L’embarras est davantage lié à l’unicité d’Israël, pas à celle de Vanunu. Par exemple, en Israël changer de religion est un problème national. En se convertissant au christianisme, Vanunua perdu son identité nationale. Être juif est la marque de nationalité en Israël. Vanunu est devenu un chrétien israélien sans nationalité.
Elhanan Tenenboum est un autre exemple contre lequel la tribu a mobilisé. Je suis sûr qu’il regrette les bonnes journées passées dans les prisons du Hezbollah.
Dès qu’il est rentré dans le pays par le biais de l’échange des prisonniers, les médias se sont dressés contre lui et sa famille ; chaque détail de sa vie a été révélé ; encore une fois, la tribu a montré un front uni, son unité, et s’est vengée de celui qui a brisé les tabous sacrés.
Par ailleurs, Ygial Amir a choqué la nation alors qu’il prenait son pistolet et tuait l’ex Premier Ministre israélien, Itzak Rabin.
Même dans la colère qui a suivi son acte mortel, Amir n’a été jamais traité comme Vanunu ou Tenunbaum. Je pourrais même aller plus loin et dire qu’Amir a tué Rabin au nom de l’unité de la tribu. Aux yeux des Israéliens d’extrème-droite, par son acte Amir a tué celui qui menaçait l’unité de la tribu.

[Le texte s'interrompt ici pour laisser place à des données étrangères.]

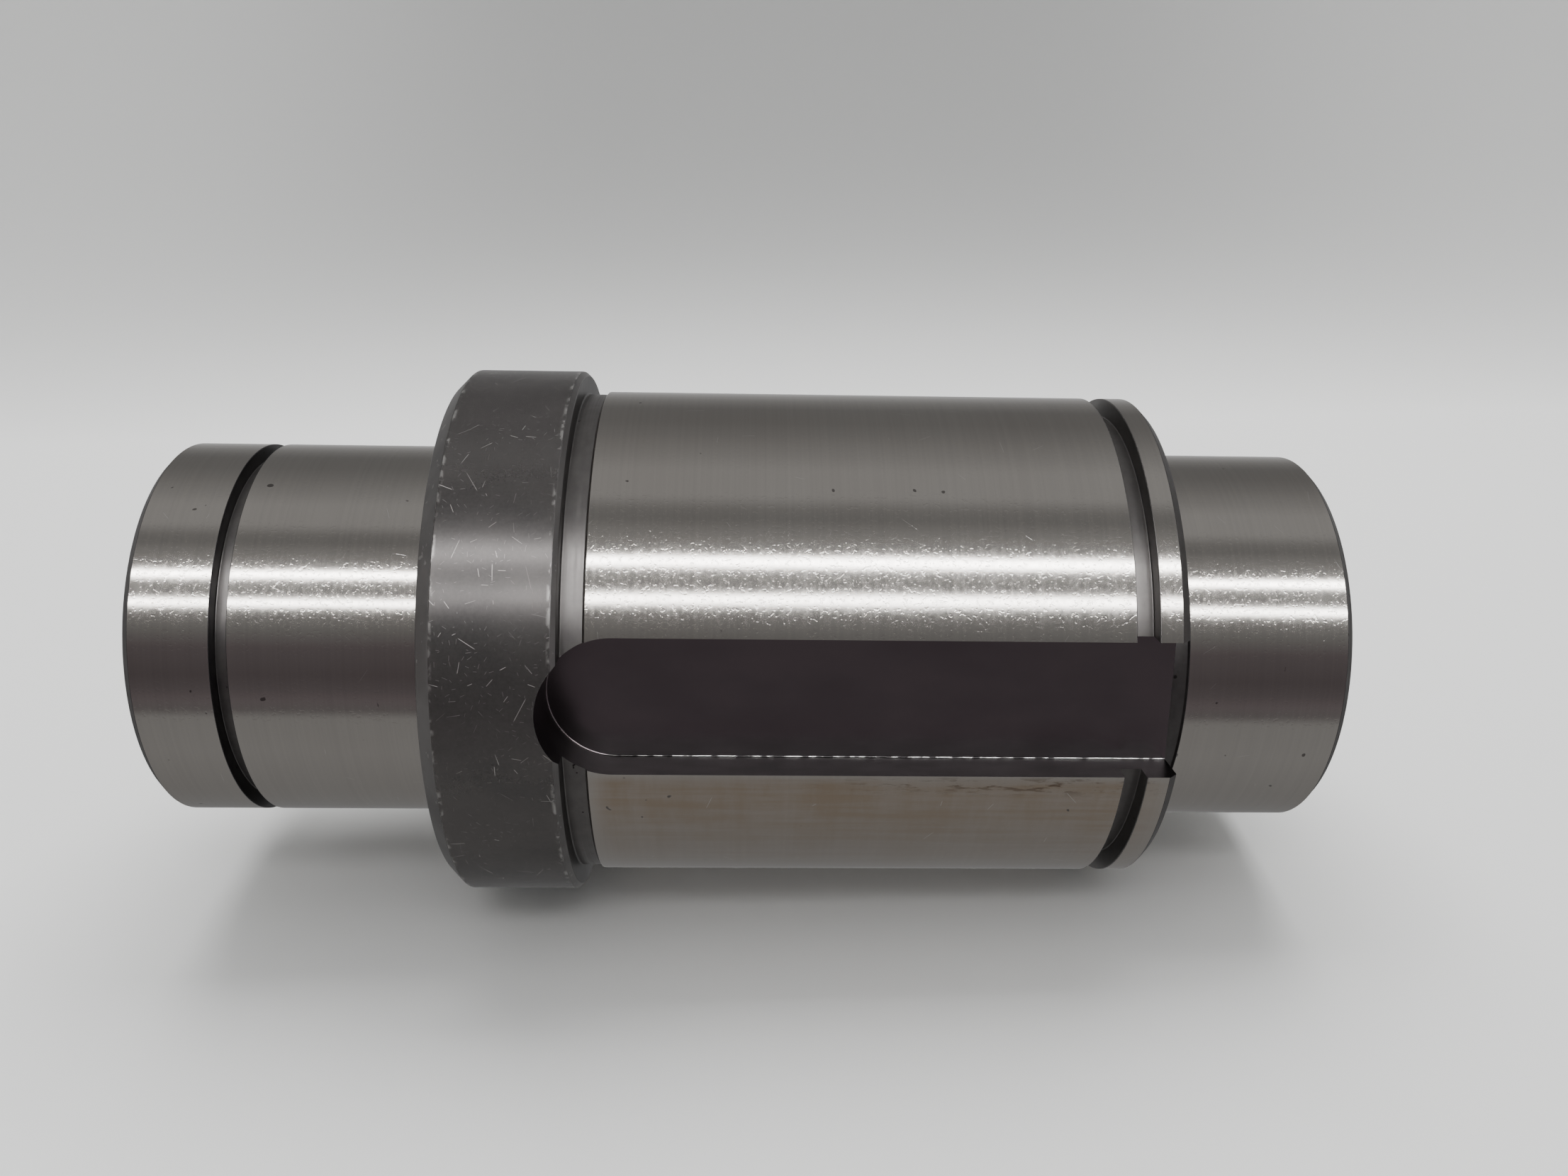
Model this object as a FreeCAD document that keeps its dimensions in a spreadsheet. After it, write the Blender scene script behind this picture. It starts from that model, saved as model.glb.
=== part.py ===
"""Long flanged linear ball bushing: a stepped, keyed steel sleeve on two tandem ball retainers.

The shaft axis is +X, the keyway faces -Y, and the origin is the middle of the sleeve. Millimetres.
Each retainer guides six endless ball circuits. A circuit lies in the plane that is tangent at its
loaded row, so its return row, one row gap to the side, runs further from the shaft.
"""
import FreeCAD, Part
import math
import os
import Sketcher

DIMENSIONS = {
    # outer shape, positions counted from the left end
    "length": 195.0,
    "journal_radius": 32.5,
    "body_radius": 42.5,
    "flange_radius": 46.0,
    "flange_start": 48.4,
    "flange_end": 69.5,
    "body_end": 165.3,
    "end_chamfer": 1.2,
    "flange_chamfer": 2.5,
    "flange_edge": 0.8,
    "rim_chamfer": 1.4,
    "relief_width": 3.5,
    "relief_depth": 0.5,
    "journal_relief_width": 2.7,
    "journal_relief_depth": 0.4,
    # outer ring grooves
    "left_groove_start": 13.8,
    "left_groove_width": 2.65,
    "left_groove_floor": 30.0,
    "right_groove_start": 156.8,
    "right_groove_width": 3.5,
    "right_groove_floor": 39.3,
    # keyway, open at the body's right end
    "key_width": 22.0,
    "key_depth": 9.0,
    "key_length": 99.1,
    # bore
    "race_radius": 25.65,
    "seat_radius": 27.5,
    "seat_depth": 11.65,
    "bore_chamfer": 0.8,
    "ring_groove_inset": 4.5,
    "ring_groove_width": 2.15,
    "ring_groove_floor": 29.0,
    # ball circuits
    "circuits": 6,
    "row_balls": 9,
    "ball_radius": 2.778,
    "row_radius": 22.82,
    "turn_radius": 4.0,
    "flute_radius": 2.95,
    "flute_start": 2.2,
    "track_radius": 2.93,
    # retainers and the spacer between them
    "retainer_length": 78.0,
    "retainer_outer": 25.5,
    "retainer_inner": 20.6,
    "spacer_outer": 25.5,
    "spacer_inner": 21.5,
    # retaining rings and seals
    "ring_thickness": 2.0,
    "ring_outer": 28.9,
    "ring_inner": 24.5,
    "lug_centre": 25.8,
    "lug_radius": 3.1,
    "lug_hole": 1.25,
    "lug_angle": 14.0,
    "ring_gap": 5.0,
    "case_wall": 1.2,
    "case_window": 22.5,
    "lip_radius": 20.02,
    "lip_root": 22.3,
    "lip_inset": 8.9,
    "lip_land": 1.0,
    "lip_slant": 0.6,
    "lip_back": 11.1,
}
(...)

Bien que Rabin n’ait pas rendu la terre de Cisjordanie et de la Bande de Gaza comme Sharon va le faire, il a été tué, de mon point de vue, parce qu’il a commis le péché de ne pas se plier à l’opinion de la majorité juive en Israel ; il dépendait des électeurs arabes, en défiant l’unité et la légitimité de la tribu, car après tout la démocratie d’Israel est tribale.
Pour préserver l’unité de la tribu, Amir devait être sévèrement puni. La gauche israélienne a fait campagne contre Amir, mais elle a appris sa leçon quand Ehud Barak a insisté sur le besoin d’une majorité juive pour que les Travaillistes reviennent au pouvoir.
La nécessité de punir Amir ne l’a pas transformé en traître ou en menace pour l’Etat ; personne ne peut nier qu’Amir jouit d’un vaste soutien dans la droite israélienne.
Amir et Vanunu représentent les frontières entre lesquelles la lutte interne a lieu en Israel. Entre sortir de la tribu et assurer l’identité de la tribu par la force, Amir a gagné et Vanunu a perdu.